A real money-back guarantee is specific. It tells you how long you have, what it covers, and how to claim it. If the guarantee is vague, or the claim process requires jumping through hoops, treat it as ornamental. It's there to look reassuring, not to function.

Support that knows hosting, not just scripts

There's a real difference between a support team reading from a flowchart and one that actually knows what it's doing. The test question you send before signing up will show you which you're dealing with.

Value built in, not bolted on

Check what's included vs upsold during the actual signup flow. Go through the checkout and watch what gets added as a paid extra. SSL, domain registration, backups, and site migration are things a genuinely good host includes by default. If every useful thing costs extra, that introductory price isn't the deal it appeared to be. For context on what value in hosting actually looks like, this piece on best value web hosting is worth reading alongside this guide.
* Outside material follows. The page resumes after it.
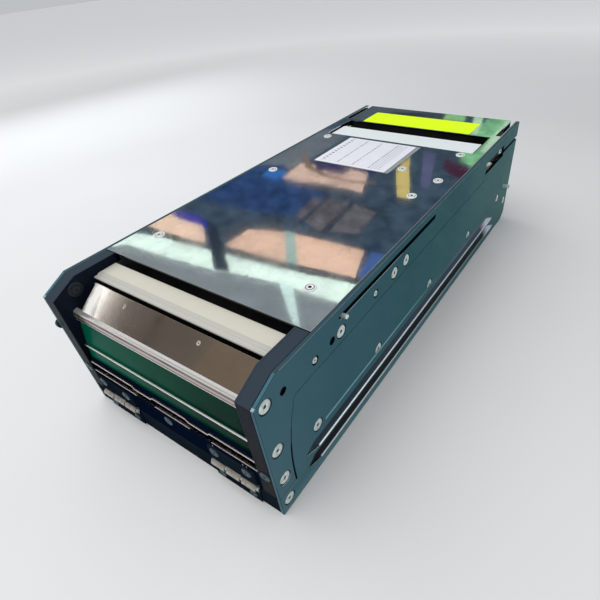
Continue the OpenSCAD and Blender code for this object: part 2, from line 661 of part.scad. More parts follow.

A host like Flashcloud, for example, includes free domain registration, a free starter website, and hassle-free migration as standard. Not as upsells. That's the kind of structure that's worth noticing when you're comparing options.

How to make the final call with confidence

Build your own scorecard

Rate each host you've tested on five things: speed, uptime, support quality, clarity of pricing, and ease of use. Be honest. A host that scores well on four but fails on support is still a risk. The scorecard doesn't need to be complex. A simple notes file works fine.

Trust the test, not the testimonial

Your own data beats any review site, every time. Reviews tell you what worked for someone else in their situation. Your tests tell you what works for you, right now, with your site, on your timeline.

The right host earns your business before you pay. They make testing easy, answer questions straight, and show their pricing clearly. If a host makes it hard to find answers, hard to test, or hard to leave - that's your answer right there.